# INFORMATION SUPPLIED start

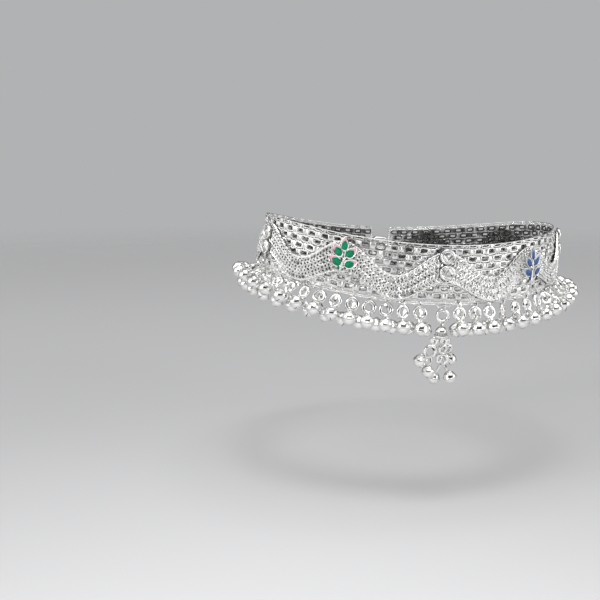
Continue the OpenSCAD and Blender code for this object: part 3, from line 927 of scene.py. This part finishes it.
# The strands: rings as across, inward, down from the pivot and outer diameter, and bells as the first three
STRANDS = [
    ("left", [(-2, 0, 10.1, 2.3), (-2.9, 0, 13.2, 4.4)], [(-6.2, -0.9, 15.7), (-3.5, -1.1, 18.8)]),
    ("middle", [(0.9, 0, 10.1, 2.4), (0.8, 0, 12.4, 2.9), (0.9, 0, 15.3, 3.6)],
     [(-0.9, 1.2, 21.3), (3.1, -1.3, 20.4)]),
    ("right", [(1.9, 1.1, 10.4, 2.4), (2.9, 1.1, 12.5, 2.8)], [(4, 2, 15.9)]),
]


def at_pivot(shape):
    """A shape in the drop's own upright axes, hung on the worn loop."""
    turn = float(turn_at(0.0))
    flat = np.array([LOOP_HALF_LENGTH * math.cos(turn), LOOP_HALF_WIDTH * math.sin(turn)])
    out = BAND_FLARE * (1 - PIVOT_V / BAND_H)
    pivot = np.array([flat[0], flat[1] - out, PIVOT_V - BAND_H / 2 + SADDLE * math.cos(2 * turn)])
    return ((shape[0] + pivot) @ WORN.T, *shape[1:])


def drop():
    """The bar, which stays with the band, and the hoop, cap and three strands, which swing."""
    corner = [(BAR_BEND * (1 - math.cos(a)), BAR_BEND * (1 - math.sin(a)))
              for a in np.radians(np.linspace(0, 90, 5))]
    left = [(-BAR_HALF, 0, BAR_TOP), *[(-BAR_HALF + x, 0, z) for x, z in corner]]
    path = left + [(-x, y, z) for x, y, z in left[::-1]]
    make_piece("drop_staple", [at_pivot(tube(path, BAR_R, 8, closed=False))], ["drop_bar"])

    wrap, crosswise = ring(WRAP_OD, WRAP_WIRE, 16, 6), turned("z", math.pi / 2)
    wraps = [placed(wrap, (x, 0, 0), crosswise) for x in WRAPS_AT]
    main = placed(ring(HOOP_OD, HOOP_WIRE, 30, 9), (0, 0, -DROP_RING_DOWN))
    make_piece("drop_hoop", [at_pivot(x) for x in (*wraps, main)], ["drop_ring"], body="drop")

    r, base = CAP_D / 2, -CAP_DOWN - CAP_H
    shapes = [lathe([(share * r, base + up) for share, up in profile], 28, recess)
              for profile, recess in ((SKIRT, 0.0), (CROWN, 0.0), (GROOVE, GROOVE_RECESS))]
    grain = [(GRAIN_R * math.sin(a), GRAIN_R * math.cos(a)) for a in np.radians([12, 50, 90, 130, 168])]
    grain, out = lathe(grain, 7), GRAINS_OUT * r
    for a in np.linspace(0, 2 * math.pi, GRAINS, endpoint=False):
        shapes.append(placed(grain, (out * math.cos(a), out * math.sin(a), base + GRAINS_UP)))
    shapes.append(placed(ring(EYE_D, EYE_WIRE, 18, 7), (0, 0, -EYE_DOWN), crosswise))
    make_piece("drop_dome", [at_pivot(x) for x in shapes], ["drop_cap"], body="drop")

    for word, rings, bells in STRANDS:
        shapes = []
        for number, (across, inward, down, outer_d) in enumerate(rings):
            turn = turned("z", math.radians(STRAND_TURNS[number])) @ turned("x", STRAND_PITCH)
            outer = ring(outer_d + STRAND_MORE_OD, STRAND_WIRE + STRAND_MORE_WIRE, 22, 8)
            shapes.append(placed(outer, (across, inward, -down), turn))
            turn = turned("z", math.radians(INNER_TURNS[number]))
            inner = ring(outer_d * INNER_SHARE, INNER_WIRE, 18, 6)
            shapes.append(placed(inner, (across, inward + INNER_IN, -down - INNER_DOWN), turn))
        last_ring = rings[-1]
        middle = np.array([last_ring[0], last_ring[1], -last_ring[2]])
        for across, inward, down in bells:
            centre = np.array([across, inward, -down], float)
            away = (centre - middle) * (1, 0, 1)
            held = middle + away / np.linalg.norm(away) * (last_ring[3] - STRAND_WIRE) / 2
            shapes.append(bell(DROP_BELL_D, centre, held, *DROP_LOOP))
        make_piece(f"drop_{word}", [at_pivot(x) for x in shapes], [f"drop_strand_{word}"], body="drop")


# Clasp: plain rounded bar between the ends

CLASP_HALF_H, CLASP_GAP = 4.5, 0.25
CLASP_LAYERS = [(0.9, 1.15), (0.98, 0.95), (1.0, 0.6), (1.0, -0.6), (0.98, -0.95), (0.9, -1.12), (0.5, -1.2)]


def clasp():
    """The bar, at the far end of the loop."""
    outline = oval_path(CLASP_ROOM / 2 - CLASP_GAP, CLASP_HALF_H, 32, 5.0)[:, [0, 2]]
    bar = plate(outline, CLASP_LAYERS)
    origin = on_band([(HALF_RUN, 0, BAND_H / 2)])[0]
    bar = placed(bar, origin, wall_axes(HALF_RUN))
    make_piece("clasp_bar", [bar], ["clasp"], SILVER_MESH)


# Stage, light and camera

FLOOR_Z = -75.0
# The rest of the floor and the lights are in metres and watts
FLOOR_HALF, FADE_FROM, FADE_TO = 3.0, 0.35, 1.3
FLOOR_TONE = (0.46, 0.46, 0.465)
# One row a soft light: name, place, diameter and power
SOFTBOXES = [
    ("top_softbox", (0.05, -0.05, 0.55), 0.3, 0.9),
    ("key_softbox", (-0.58, -0.2, 0.35), 0.2, 1.0),
    ("fill_softbox", (0.5, -0.35, 0.2), 0.14, 0.4),
]
POOL_AT, POOL_POWER, POOL_ANGLE, POOL_R = (-0.06, -0.21, 0.45), 12.0, math.radians(54), 0.1
CAMERA_AT = (-66.1, -211.0, 23.9)
CAMERA_YAW, CAMERA_PITCH = math.radians(-8.0), math.radians(-10.6)
# The lens and the sensor are in millimetres, and the nearest point seen is in metres
LENS, SENSOR, NEAREST = 39.0, 36.0, 0.005
BACKDROP = (0.44, 0.445, 0.45)
# Brightness of the room in front and behind, of its panels, and of the flag
ROOM, ROOM_BEHIND, PANEL, FLAG = 0.85, 0.16, 1.15, 0.0
# The room is lit about the direction from which the object is seen
ROOM_AZIMUTH = math.radians(-17)


def make_world():
    """Grey room with bright panels left, right and above, and a dark flag behind the camera."""
    world = bpy.data.worlds.new("studio")
    bpy.context.scene.world = world
    world.use_nodes = True
    n = Nodes(world.node_tree)
    direction = n.add("ShaderNodeTexCoord").outputs["Generated"]

    def along(*way):
        node = n.add("ShaderNodeVectorMath", {0: direction, 1: way}, operation="DOT_PRODUCT")
        return node.outputs["Value"]

    def times(*values):
        product = values[0]
        for value in values[1:]:
            product = n.math("MULTIPLY", product, value)
        return product

    def grey(value):
        return (value, 1.005 * value, 1.01 * value, 1)

    # Each panel starts and ends between two cosines of the angle from an axis
    front = along(math.sin(ROOM_AZIMUTH), -math.cos(ROOM_AZIMUTH), 0)
    across = along(math.cos(ROOM_AZIMUTH), math.sin(ROOM_AZIMUTH), 0)
    up = along(0, 0, 1)
    sides = n.math("ADD", n.ramp(across, -0.5, -0.64), n.ramp(across, 0.6, 0.74))
    sides = times(sides, n.ramp(front, -0.5, -0.3), n.ramp(up, 0.62, 0.5))
    panels = n.math("MAXIMUM", sides, n.ramp(up, 0.66, 0.82))
    flag = times(
        n.ramp(n.math("ABSOLUTE", across), 0.78, 0.64),
        n.ramp(n.math("ABSOLUTE", n.math("SUBTRACT", up, 0.45)), 0.26, 0.2),
        n.ramp(front, 0.0, 0.1),
    )
    room = n.mix(n.ramp(front, -0.1, -0.6), grey(ROOM), grey(ROOM_BEHIND))
    room = n.mix(flag, n.mix(panels, room, grey(PANEL)), grey(FLAG))
    seen = n.mix(n.add("ShaderNodeLightPath").outputs["Is Camera Ray"], room, (*BACKDROP, 1))
    background = n.add("ShaderNodeBackground", {"Color": seen, "Strength": 1.0})
    n.add("ShaderNodeOutputWorld", {"Surface": background.outputs[0]})


def make_floor():
    """Pale floor that fades into the backdrop."""
    mesh = bpy.data.meshes.new("floor")
    half = FLOOR_HALF
    corners = [(-half, -half, 0), (half, -half, 0), (half, half, 0), (-half, half, 0)]
    mesh.from_pydata(corners, [], [(0, 1, 2, 3)])
    floor = linked("floor", mesh)
    floor.location.z = FLOOR_Z * MM
    material, n, place = new_material("pale_floor")
    radius = n.add("ShaderNodeVectorMath", {0: place}, operation="LENGTH").outputs["Value"]
    fade = n.ramp(radius, FADE_FROM, FADE_TO)
    shader = n.add("ShaderNodeBsdfPrincipled", {"Base Color": (*FLOOR_TONE, 1), "Roughness": 0.9})
    clear = n.add("ShaderNodeBsdfTransparent")
    both = n.add("ShaderNodeMixShader", {0: fade, 1: shader.outputs[0], 2: clear.outputs[0]})
    n.add("ShaderNodeOutputMaterial", {"Surface": both.outputs[0]})
    mesh.materials.append(material)


def make_light(name, place, size, power):
    """Round soft light that faces the object."""
    data = bpy.data.lights.new(name, "AREA")
    data.shape, data.size, data.energy = "DISK", size, power
    light = linked(name, data)
    light.location = place
    light.visible_camera = False
    light.rotation_euler = Vector(place).to_track_quat("Z", "Y").to_euler()


def make_pool():
    """Soft spot straight down on the near floor, which the silver above it mirrors."""
    data = bpy.data.lights.new("floor_light", "SPOT")
    data.energy, data.shadow_soft_size = POOL_POWER, POOL_R
    data.spot_size, data.spot_blend = POOL_ANGLE, 1.0
    light = linked("floor_light", data)
    light.location = POOL_AT
    light.visible_camera = light.visible_glossy = False


def make_camera():
    """Camera where the photograph was taken from."""
    data = bpy.data.cameras.new("camera")
    data.lens, data.sensor_width, data.clip_start = LENS, SENSOR, NEAREST
    camera = linked("camera", data)
    camera.location = np.array(CAMERA_AT) * MM
    camera.rotation_euler = (math.pi / 2 + CAMERA_PITCH, 0, CAMERA_YAW)
    bpy.context.scene.camera = camera


make_camera()
mesh_band()
wave_lattice()
double_rings()
sprigs("green", GREEN_CRESTS, GREEN_V, GREEN)
sprigs("blue", BLUE_CRESTS, BLUE_V, BLUE, BLUE_SLIM)
fringe()
drop()
clasp()
make_world()
make_floor()
for softbox in SOFTBOXES:
    make_light(*softbox)
make_pool()
bpy.context.scene.view_settings.view_transform = "Standard"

# INFORMATION SUPPLIED end

WHAT THE TASK ASKS:
Using the data above, restate word for word the lines from its opening line through the line that contains "return ((shape[0] +", and no more.

SOLUTION TO THIS EXERCISE:
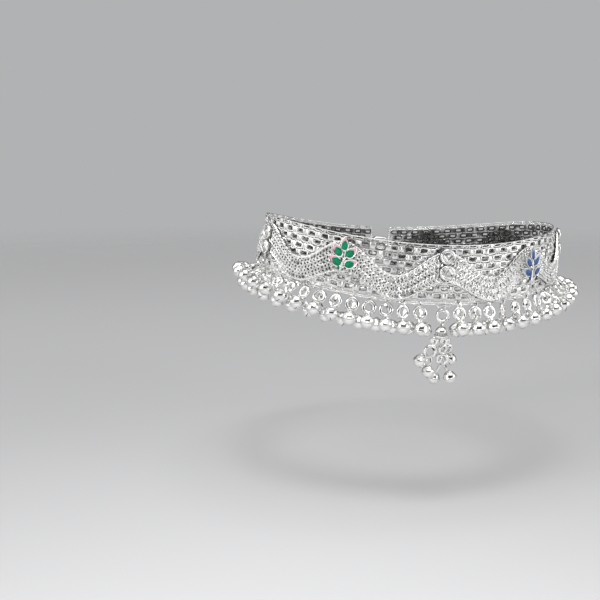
Continue the OpenSCAD and Blender code for this object: part 3, from line 927 of scene.py. This part finishes it.
# The strands: rings as across, inward, down from the pivot and outer diameter, and bells as the first three
STRANDS = [
    ("left", [(-2, 0, 10.1, 2.3), (-2.9, 0, 13.2, 4.4)], [(-6.2, -0.9, 15.7), (-3.5, -1.1, 18.8)]),
    ("middle", [(0.9, 0, 10.1, 2.4), (0.8, 0, 12.4, 2.9), (0.9, 0, 15.3, 3.6)],
     [(-0.9, 1.2, 21.3), (3.1, -1.3, 20.4)]),
    ("right", [(1.9, 1.1, 10.4, 2.4), (2.9, 1.1, 12.5, 2.8)], [(4, 2, 15.9)]),
]


def at_pivot(shape):
    """A shape in the drop's own upright axes, hung on the worn loop."""
    turn = float(turn_at(0.0))
    flat = np.array([LOOP_HALF_LENGTH * math.cos(turn), LOOP_HALF_WIDTH * math.sin(turn)])
    out = BAND_FLARE * (1 - PIVOT_V / BAND_H)
    pivot = np.array([flat[0], flat[1] - out, PIVOT_V - BAND_H / 2 + SADDLE * math.cos(2 * turn)])
    return ((shape[0] + pivot) @ WORN.T, *shape[1:])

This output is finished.